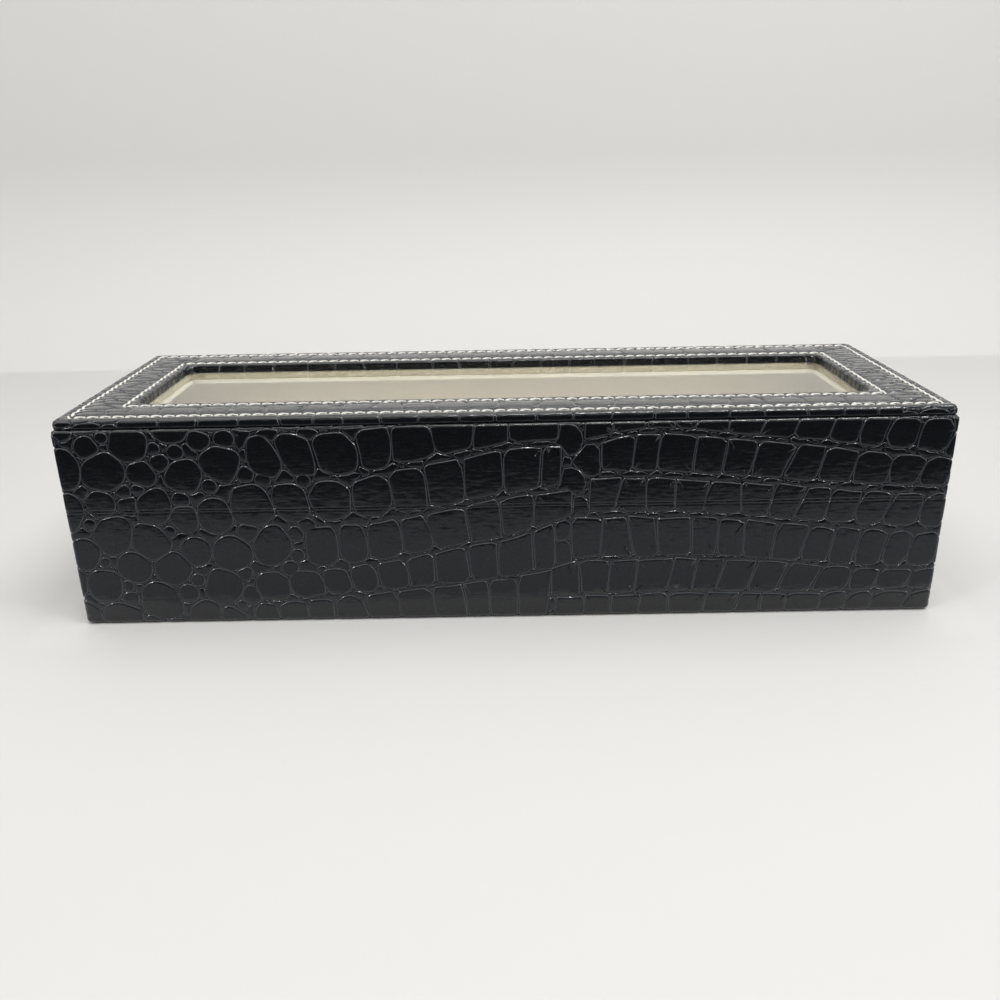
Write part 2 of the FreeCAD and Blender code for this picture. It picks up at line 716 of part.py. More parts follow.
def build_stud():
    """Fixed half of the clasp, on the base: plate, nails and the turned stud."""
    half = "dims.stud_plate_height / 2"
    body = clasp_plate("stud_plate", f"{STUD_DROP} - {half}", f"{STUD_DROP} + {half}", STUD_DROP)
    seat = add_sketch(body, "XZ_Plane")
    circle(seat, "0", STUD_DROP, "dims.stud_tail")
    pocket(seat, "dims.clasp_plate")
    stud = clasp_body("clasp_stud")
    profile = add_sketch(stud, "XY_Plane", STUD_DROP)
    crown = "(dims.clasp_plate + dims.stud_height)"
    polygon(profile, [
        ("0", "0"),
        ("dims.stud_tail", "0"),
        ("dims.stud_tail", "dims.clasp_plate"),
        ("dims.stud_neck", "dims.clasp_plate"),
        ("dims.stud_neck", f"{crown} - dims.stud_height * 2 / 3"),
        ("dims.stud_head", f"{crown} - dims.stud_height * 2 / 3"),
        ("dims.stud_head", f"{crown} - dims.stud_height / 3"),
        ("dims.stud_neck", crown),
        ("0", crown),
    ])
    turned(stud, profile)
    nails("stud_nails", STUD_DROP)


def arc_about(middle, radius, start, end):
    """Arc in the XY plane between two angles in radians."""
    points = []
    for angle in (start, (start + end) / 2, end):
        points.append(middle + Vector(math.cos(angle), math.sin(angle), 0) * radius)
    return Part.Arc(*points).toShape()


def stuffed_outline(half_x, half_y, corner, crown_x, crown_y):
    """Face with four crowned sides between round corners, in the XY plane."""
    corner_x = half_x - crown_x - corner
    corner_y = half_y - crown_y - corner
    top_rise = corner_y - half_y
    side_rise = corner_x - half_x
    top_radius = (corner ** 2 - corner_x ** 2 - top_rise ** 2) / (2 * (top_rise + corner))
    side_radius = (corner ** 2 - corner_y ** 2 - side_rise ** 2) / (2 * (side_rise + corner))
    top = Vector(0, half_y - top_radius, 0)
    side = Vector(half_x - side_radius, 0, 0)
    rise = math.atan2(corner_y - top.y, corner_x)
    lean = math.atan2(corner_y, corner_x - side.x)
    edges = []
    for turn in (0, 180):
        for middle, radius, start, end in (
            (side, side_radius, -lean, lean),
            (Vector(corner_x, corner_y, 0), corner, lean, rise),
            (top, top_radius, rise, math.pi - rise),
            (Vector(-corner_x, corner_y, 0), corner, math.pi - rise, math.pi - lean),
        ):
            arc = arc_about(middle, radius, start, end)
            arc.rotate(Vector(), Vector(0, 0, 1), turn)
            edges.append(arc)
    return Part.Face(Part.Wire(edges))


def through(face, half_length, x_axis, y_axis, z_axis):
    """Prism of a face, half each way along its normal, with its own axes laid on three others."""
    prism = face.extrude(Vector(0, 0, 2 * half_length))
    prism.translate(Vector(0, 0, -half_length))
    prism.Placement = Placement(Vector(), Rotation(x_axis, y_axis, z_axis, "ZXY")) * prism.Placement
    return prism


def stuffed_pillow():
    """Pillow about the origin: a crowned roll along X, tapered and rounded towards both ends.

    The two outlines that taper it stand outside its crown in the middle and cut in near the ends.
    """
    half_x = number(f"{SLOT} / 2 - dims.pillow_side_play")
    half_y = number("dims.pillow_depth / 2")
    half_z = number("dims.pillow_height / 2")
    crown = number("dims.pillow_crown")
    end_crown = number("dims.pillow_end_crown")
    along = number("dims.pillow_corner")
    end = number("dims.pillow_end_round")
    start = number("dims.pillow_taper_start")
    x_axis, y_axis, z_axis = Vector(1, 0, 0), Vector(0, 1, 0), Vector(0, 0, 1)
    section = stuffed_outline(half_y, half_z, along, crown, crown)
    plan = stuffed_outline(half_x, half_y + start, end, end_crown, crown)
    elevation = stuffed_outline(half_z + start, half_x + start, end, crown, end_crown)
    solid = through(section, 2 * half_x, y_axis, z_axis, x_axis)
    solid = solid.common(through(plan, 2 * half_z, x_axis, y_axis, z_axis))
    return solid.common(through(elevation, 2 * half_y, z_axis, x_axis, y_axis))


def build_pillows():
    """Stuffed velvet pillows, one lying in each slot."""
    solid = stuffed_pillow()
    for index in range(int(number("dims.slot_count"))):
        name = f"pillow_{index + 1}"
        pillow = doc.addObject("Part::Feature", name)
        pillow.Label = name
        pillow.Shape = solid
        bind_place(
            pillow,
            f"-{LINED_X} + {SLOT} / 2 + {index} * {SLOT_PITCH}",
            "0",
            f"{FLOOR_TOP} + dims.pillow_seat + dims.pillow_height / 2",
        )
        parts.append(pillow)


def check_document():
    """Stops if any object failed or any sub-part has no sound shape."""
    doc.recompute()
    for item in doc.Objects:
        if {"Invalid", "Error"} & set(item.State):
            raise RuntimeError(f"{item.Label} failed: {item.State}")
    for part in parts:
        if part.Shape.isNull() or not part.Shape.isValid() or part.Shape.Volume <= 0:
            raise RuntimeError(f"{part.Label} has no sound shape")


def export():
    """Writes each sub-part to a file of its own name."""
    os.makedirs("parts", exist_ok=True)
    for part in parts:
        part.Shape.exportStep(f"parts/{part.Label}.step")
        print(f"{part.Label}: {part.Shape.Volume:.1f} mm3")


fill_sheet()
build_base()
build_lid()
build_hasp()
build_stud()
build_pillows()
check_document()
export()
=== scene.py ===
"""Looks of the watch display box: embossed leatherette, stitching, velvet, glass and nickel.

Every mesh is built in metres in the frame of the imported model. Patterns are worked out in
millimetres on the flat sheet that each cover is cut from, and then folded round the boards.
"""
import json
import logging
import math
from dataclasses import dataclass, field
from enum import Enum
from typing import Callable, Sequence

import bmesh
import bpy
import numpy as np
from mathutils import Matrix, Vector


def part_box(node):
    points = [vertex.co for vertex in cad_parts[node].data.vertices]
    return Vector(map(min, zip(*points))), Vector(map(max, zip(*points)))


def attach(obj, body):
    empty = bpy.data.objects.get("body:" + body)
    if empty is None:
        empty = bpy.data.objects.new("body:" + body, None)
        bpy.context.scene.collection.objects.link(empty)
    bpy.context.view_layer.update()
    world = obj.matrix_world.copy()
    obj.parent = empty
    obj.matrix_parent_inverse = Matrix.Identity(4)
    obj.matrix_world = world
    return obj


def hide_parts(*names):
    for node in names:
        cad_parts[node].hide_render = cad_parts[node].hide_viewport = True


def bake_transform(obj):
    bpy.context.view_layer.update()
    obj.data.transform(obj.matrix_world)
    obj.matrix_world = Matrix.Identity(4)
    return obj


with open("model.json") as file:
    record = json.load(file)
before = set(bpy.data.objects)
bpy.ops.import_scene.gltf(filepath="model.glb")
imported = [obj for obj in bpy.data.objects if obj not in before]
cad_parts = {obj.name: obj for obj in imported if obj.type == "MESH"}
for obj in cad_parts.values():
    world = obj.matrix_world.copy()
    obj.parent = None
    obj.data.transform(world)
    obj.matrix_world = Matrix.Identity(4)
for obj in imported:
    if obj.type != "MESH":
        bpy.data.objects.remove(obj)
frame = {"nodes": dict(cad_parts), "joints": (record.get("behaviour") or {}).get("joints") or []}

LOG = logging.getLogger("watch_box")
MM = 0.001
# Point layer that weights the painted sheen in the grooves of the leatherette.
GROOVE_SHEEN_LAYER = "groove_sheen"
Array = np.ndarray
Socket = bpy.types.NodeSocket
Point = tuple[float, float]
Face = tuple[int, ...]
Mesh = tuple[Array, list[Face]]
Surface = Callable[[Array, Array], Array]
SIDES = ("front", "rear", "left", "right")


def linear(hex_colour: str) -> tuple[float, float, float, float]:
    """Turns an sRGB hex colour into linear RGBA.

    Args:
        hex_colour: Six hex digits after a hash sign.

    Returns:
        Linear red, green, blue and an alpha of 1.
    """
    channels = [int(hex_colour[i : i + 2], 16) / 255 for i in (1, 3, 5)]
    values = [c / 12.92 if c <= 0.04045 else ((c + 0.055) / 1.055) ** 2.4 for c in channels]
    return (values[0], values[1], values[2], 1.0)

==

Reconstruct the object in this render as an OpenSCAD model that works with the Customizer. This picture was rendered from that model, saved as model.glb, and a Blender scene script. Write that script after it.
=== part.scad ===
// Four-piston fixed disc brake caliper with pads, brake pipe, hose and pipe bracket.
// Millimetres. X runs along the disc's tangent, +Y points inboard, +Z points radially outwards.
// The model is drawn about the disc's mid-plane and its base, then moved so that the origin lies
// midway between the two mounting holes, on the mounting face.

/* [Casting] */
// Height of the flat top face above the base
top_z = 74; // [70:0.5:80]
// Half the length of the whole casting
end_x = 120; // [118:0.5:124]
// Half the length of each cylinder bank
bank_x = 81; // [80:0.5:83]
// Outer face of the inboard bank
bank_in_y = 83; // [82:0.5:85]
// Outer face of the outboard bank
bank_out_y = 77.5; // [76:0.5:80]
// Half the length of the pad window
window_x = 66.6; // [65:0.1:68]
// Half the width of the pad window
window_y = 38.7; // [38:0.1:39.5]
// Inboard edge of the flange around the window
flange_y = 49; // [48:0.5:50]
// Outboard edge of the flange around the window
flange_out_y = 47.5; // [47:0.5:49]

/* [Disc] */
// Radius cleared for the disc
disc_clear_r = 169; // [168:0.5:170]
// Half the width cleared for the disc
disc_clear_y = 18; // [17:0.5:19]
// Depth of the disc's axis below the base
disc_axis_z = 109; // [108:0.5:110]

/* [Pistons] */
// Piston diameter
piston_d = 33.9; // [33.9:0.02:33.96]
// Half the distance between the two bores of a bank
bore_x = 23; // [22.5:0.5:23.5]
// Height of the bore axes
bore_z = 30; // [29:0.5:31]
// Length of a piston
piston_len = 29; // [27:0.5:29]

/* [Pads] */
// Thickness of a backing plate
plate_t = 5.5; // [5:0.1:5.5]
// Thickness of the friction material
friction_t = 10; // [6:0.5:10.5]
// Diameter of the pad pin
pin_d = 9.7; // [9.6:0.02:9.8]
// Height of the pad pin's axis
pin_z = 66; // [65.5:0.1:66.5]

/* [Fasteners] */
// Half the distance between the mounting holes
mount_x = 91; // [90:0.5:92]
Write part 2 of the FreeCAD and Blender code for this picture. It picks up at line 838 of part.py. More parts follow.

GIVEN PROBLEM ▸ Return the lines from the line with "fill_sheet()" through the line with "from mathutils import Matrix, Vector", inclusive, exactly as they stand, and nothing else.

THE ANSWER ▸
fill_sheet()
build_base()
build_lid()
build_hasp()
build_stud()
build_pillows()
check_document()
export()
=== scene.py ===
"""Looks of the watch display box: embossed leatherette, stitching, velvet, glass and nickel.

Every mesh is built in metres in the frame of the imported model. Patterns are worked out in
millimetres on the flat sheet that each cover is cut from, and then folded round the boards.
"""
import json
import logging
import math
from dataclasses import dataclass, field
from enum import Enum
from typing import Callable, Sequence

import bmesh
import bpy
import numpy as np
from mathutils import Matrix, Vector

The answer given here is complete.